Optimization of microwave components using machine learning and rapid sensitivity analysis.

Recent years have witnessed a tremendous popularity growth of optimization methods in high-frequency electronics, including microwave design. With the increasing complexity of passive microwave components, meticulous tuning of their geometry parameters has become imperative to fulfill demands imposed by the diverse application areas. More and more often, achieving the best possible performance requires global optimization. Unfortunately, global search is an intricate undertaking. To begin with, reliable assessment of microwave components involves electromagnetic (EM) analysis entailing significant CPU expenses.

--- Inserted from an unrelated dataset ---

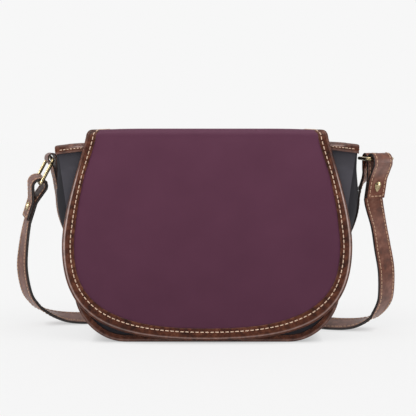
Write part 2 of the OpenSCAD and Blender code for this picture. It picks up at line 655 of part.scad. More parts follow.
function route_point(r) = [r[0] * strap_x, r[1] * strap_y, lie_z + r[2] * (tab_z - lie_z)];
route_n = 3;
// smooth curve through points, with a few samples a stretch
function spline(p, i, t) = let (a = p[max(i - 1, 0)], b = p[i], c = p[i + 1], d = p[min(i + 2, len(p) - 1)])
    (b * 2 + (c - a) * t + (a * 2 - b * 5 + c * 4 - d) * t * t + (b * 3 - a - c * 3 + d) * t * t * t) / 2;
right_end = [for (q = end_plane) placed(q, bar_right, out_right, up_right)];
left_end = [for (i = [len(end_plane) - 1 : -1 : 0]) placed(end_plane[i], bar_left, out_left, up_left)];
route_knots = concat([right_end[len(right_end) - 1]], [for (r = route_right_shares) route_point(r)],
    [for (r = route_left_shares) route_point(r)], [left_end[0]]);
route_wide = concat([wide_right], [for (r = route_right_shares) r[3]], [for (r = route_left_shares) r[3]], [wide_left]);
strap_line = concat(
    [for (q = right_end) q],
    [for (i = [0 : len(route_knots) - 2]) for (k = [1 : route_n])
        if (!(i == len(route_knots) - 2 && k == route_n)) spline(route_knots, i, k / route_n)],
    [for (q = left_end) q]
);
strap_wide = concat(
    [for (q = right_end) wide_right],
    [for (i = [0 : len(route_knots) - 2]) for (k = [1 : route_n])
        if (!(i == len(route_knots) - 2 && k == route_n)) spline(route_wide, i, k / route_n)],
    [for (q = left_end) wide_left]
);
// the stud's shank, through both plies
shank_d = stud_w * 0.4;
module at_stud(at, out, up, wide) {
    multmatrix([
        [wide[0], up[0], out[0], at[0] - up[0] * stud_drop],
        [wide[1], up[1], out[1], at[1] - up[1] * stud_drop],
        [wide[2], up[2], out[2], at[2] - up[2] * stud_drop]
    ]) children();
}
module strap() {
    color("#643528") difference() {
        band(strap_line, strap_wide, strap_w, strap_t);
        at_stud(bar_right, out_right, up_right, wide_right)
            translate([0, 0, -strap_t - over]) cylinder(d = shank_d + 2 * fit, h = 2 * (strap_t + over));
        at_stud(bar_left, out_left, up_left, wide_left)
            translate([0, 0, -strap_t - over]) cylinder(d = shank_d + 2 * fit, h = 2 * (strap_t + over));
    }
}

// Stud: a drop-shaped head on a shank, and a round plate behind the strap
stud_l = stud_w * 1.55;
stud_plate_t = 1;
stud_head_t = stud_w * 0.3;
ply_face = ply_off + strap_t / 2;
module drop_shape(w, l) {
    polygon(concat(
        [for (i = [0 : loop_n * 2]) let (a = -15 + 210 * i / (loop_n * 2)) [w / 2 * cos(a), w / 2 * sin(a)]],
        [[0, -(l - w / 2)]]
    ));
}
module stud_solid() {
    translate([0, 0, ply_face + fit]) linear_extrude(stud_head_t * 0.5) drop_shape(stud_w, stud_l);
    translate([0, 0, ply_face + fit + stud_head_t * 0.5]) linear_extrude(stud_head_t * 0.5)
        drop_shape(stud_w * 0.72, stud_l * 0.72);
    translate([0, 0, -ply_face - fit - stud_plate_t])
        cylinder(d = shank_d, h = 2 * (ply_face + fit) + stud_plate_t + stud_head_t * 0.25);
}
module stud_plate_solid() {
    difference() {
        translate([0, 0, -ply_face - fit - stud_plate_t]) cylinder(d = stud_w * 1.2, h = stud_plate_t);
        translate([0, 0, -ply_face - fit - stud_plate_t - over]) cylinder(d = shank_d + 2 * fit, h = over * 2);
    }
}
module stud_left() { color("#b39b63") at_stud(bar_left, out_left, up_left, wide_left) stud_solid(); }
module stud_right() { color("#b39b63") at_stud(bar_right, out_right, up_right, wide_right) stud_solid(); }
module stud_plate_left() { color("#b39b63") at_stud(bar_left, out_left, up_left, wide_left) stud_plate_solid(); }
module stud_plate_right() { color("#b39b63") at_stud(bar_right, out_right, up_right, wide_right) stud_plate_solid(); }

front_panel();
back_panel();
gusset();
base_board();
lining();
front_rim_band();
back_rim_band();
front_binding();
back_binding();
gusset_trim_left();
gusset_trim_right();
root_panel();
root_lining();
root_binding();
crown_panel();
crown_lining();
crown_binding_left();
crown_binding_right();
flap_panel();
flap_lining();
flap_binding();
snap_socket();
snap_socket_plate();
snap_stud();
tab_left();
tab_right();
ring_left();
ring_right();
strap();
stud_left();
stud_right();
stud_plate_left();
stud_plate_right();
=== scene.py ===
from math import cos, pi, radians, sin, sqrt, tan
import bmesh
import bpy
import numpy as np
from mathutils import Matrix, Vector


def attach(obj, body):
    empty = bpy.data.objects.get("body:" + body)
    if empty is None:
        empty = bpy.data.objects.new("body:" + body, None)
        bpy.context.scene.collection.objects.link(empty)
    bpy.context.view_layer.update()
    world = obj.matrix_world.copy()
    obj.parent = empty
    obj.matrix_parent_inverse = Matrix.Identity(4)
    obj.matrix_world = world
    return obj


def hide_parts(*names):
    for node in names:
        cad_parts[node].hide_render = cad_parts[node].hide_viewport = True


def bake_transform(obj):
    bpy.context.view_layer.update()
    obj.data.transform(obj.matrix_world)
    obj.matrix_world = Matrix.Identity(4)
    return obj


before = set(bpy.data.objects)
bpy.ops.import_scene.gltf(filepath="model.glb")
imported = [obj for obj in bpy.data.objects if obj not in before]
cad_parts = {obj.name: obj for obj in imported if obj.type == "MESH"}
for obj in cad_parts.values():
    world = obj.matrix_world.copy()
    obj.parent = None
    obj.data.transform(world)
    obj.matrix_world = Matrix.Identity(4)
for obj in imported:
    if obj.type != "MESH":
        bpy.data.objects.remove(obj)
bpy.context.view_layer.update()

# the camera
PHOTO_SIDE = 416.0
SENSOR = 36.0
FOCAL_PX = 1028.0
LOOKS_DOWN = 4.6
CAMERA_PLACE = (0.0009, -1.040, 0.2128)

camera = bpy.data.cameras.new("camera")
camera.sensor_width = SENSOR
camera.lens = FOCAL_PX / PHOTO_SIDE * SENSOR
camera.clip_start = 0.05
camera_object = bpy.data.objects.new("camera", camera)
camera_object.location = CAMERA_PLACE
camera_object.rotation_euler = (radians(90 - LOOKS_DOWN), 0, 0)
bpy.context.collection.objects.link(camera_object)
bpy.context.scene.camera = camera_object
bpy.context.scene.view_settings.view_transform = "Standard"


# helpers for shader nodes
def feed(tree, socket, value):
    """Link an output to the socket, or else set the socket's own value."""
    if isinstance(value, bpy.types.NodeSocket):
        tree.links.new(value, socket)
    else:
        socket.default_value = value


def put(tree, kind, **settings):
    """A new node; a setting feeds the input of its name, or else sets the property."""
    node = tree.nodes.new(kind)
    for key, value in settings.items():
        if key in node.inputs:
            feed(tree, node.inputs[key], value)
        else:
            setattr(node, key, value)
    return node


def math(tree, operation, first, second, clamp=False):
    node = tree.nodes.new("ShaderNodeMath")
    node.operation = operation
    node.use_clamp = clamp
    feed(tree, node.inputs[0], first)
    feed(tree, node.inputs[1], second)
    return node.outputs[0]


def weighted(tree, first, first_share, second, second_share):
    """The sum of two outputs, each times its share."""
    return math(tree, "ADD", math(tree, "MULTIPLY", first, first_share),
                math(tree, "MULTIPLY", second, second_share))


def ramp(tree, factor, stops):
    node = tree.nodes.new("ShaderNodeValToRGB")
    elements = node.color_ramp.elements
    while len(elements) < len(stops):
        elements.new(0.5)
    for i, (position, colour) in enumerate(stops):
        elements[i].position = position
        elements[i].color = (*colour, 1)
    tree.links.new(factor, node.inputs[0])
    return node.outputs[0]


def mix(tree, factor, first, second):
    """Mix of two colours, each an output or three numbers."""
    node = tree.nodes.new("ShaderNodeMix")
    node.data_type = "RGBA"
    feed(tree, node.inputs[0], factor)
    for i, colour in ((6, first), (7, second)):
        feed(tree, node.inputs[i], colour if isinstance(colour, bpy.types.NodeSocket) else (*colour, 1))
    return node.outputs[2]


def mix_shaders(tree, factor, first, second, target):
    node = put(tree, "ShaderNodeMixShader")
    tree.links.new(factor, node.inputs[0])
    tree.links.new(first, node.inputs[1])
    tree.links.new(second, node.inputs[2])
    tree.links.new(node.outputs[0], target)


def background_ray(tree):
    """1 on rays that show a background as it is: from the camera, in gloss and through glass."""
    ray = put(tree, "ShaderNodeLightPath").outputs
    mirrored = math(tree, "MAXIMUM", ray["Is Glossy Ray"], ray["Is Transmission Ray"])
    return math(tree, "MAXIMUM", ray["Is Camera Ray"], mirrored)


def new_material(name):
    surface = bpy.data.materials.new(name)
    surface.use_nodes = True
    return surface, surface.node_tree


def dress(tree, bump, **inputs):
    """Feed the shader's inputs, with _ for a space in a name; bump is (height, strength, distance)."""
    shader = tree.nodes["Principled BSDF"]
    for key, value in inputs.items():
        feed(tree, shader.inputs[key.replace("_", " ")], value)
    if bump:
        node = put(tree, "ShaderNodeBump", Height=bump[0], Strength=bump[1], Distance=bump[2])
        tree.links.new(node.outputs[0], shader.inputs["Normal"])


def srgb(*levels):
    """Linear colour from levels of 0 to 255."""
    parts = [level / 255 for level in levels]
    return tuple(c / 12.92 if c <= 10 / 255 else ((c + 0.055) / 1.055) ** 2.4 for c in parts)


# the world: white where it is seen, dimmer where it lights the object
WHITE = srgb(247, 247, 247)
WORLD_LIGHT = 0.56
world = bpy.data.worlds.new("studio")
bpy.context.scene.world = world
world.use_nodes = True
world_tree = world.node_tree
world_tree.nodes.clear()
dim = put(world_tree, "ShaderNodeBackground", Color=(1, 1, 1, 1), Strength=WORLD_LIGHT)
lit = put(world_tree, "ShaderNodeBackground", Color=(*WHITE, 1), Strength=1.0)
mix_shaders(world_tree, background_ray(world_tree), dim.outputs[0], lit.outputs[0],
            put(world_tree, "ShaderNodeOutputWorld").inputs[0])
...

On the other hand, the most widely used nature-inspired algorithms require large numbers of system simulations to yield a satisfactory design. The associated costs are impractically high if not prohibitive. The use of available mitigation methods, primarily surrogate-based approaches, is impeded by dimensionality-related problems and the complexity in microwave circuit characteristics. This research introduces a procedure for expedited globalized parameter adjustment of microwave passives. The search process is embedded in a surrogate-assisted machine learning framework that operates in a dimensionality-restricted domain, spanned by the parameter space directions being of importance in terms of their effects on the circuit characteristic variability. These directions are established using a fast global sensitivity analysis procedure developed for this purpose. Domain confinement reduces the cost of surrogate model establishment and improves its predictive power. The global optimization phase is complemented by local tuning. Verification experiments demonstrate the remarkable efficacy of the presented approach and its advantages over the benchmark methods that include machine learning in full-dimensionality space and population-based metaheuristics.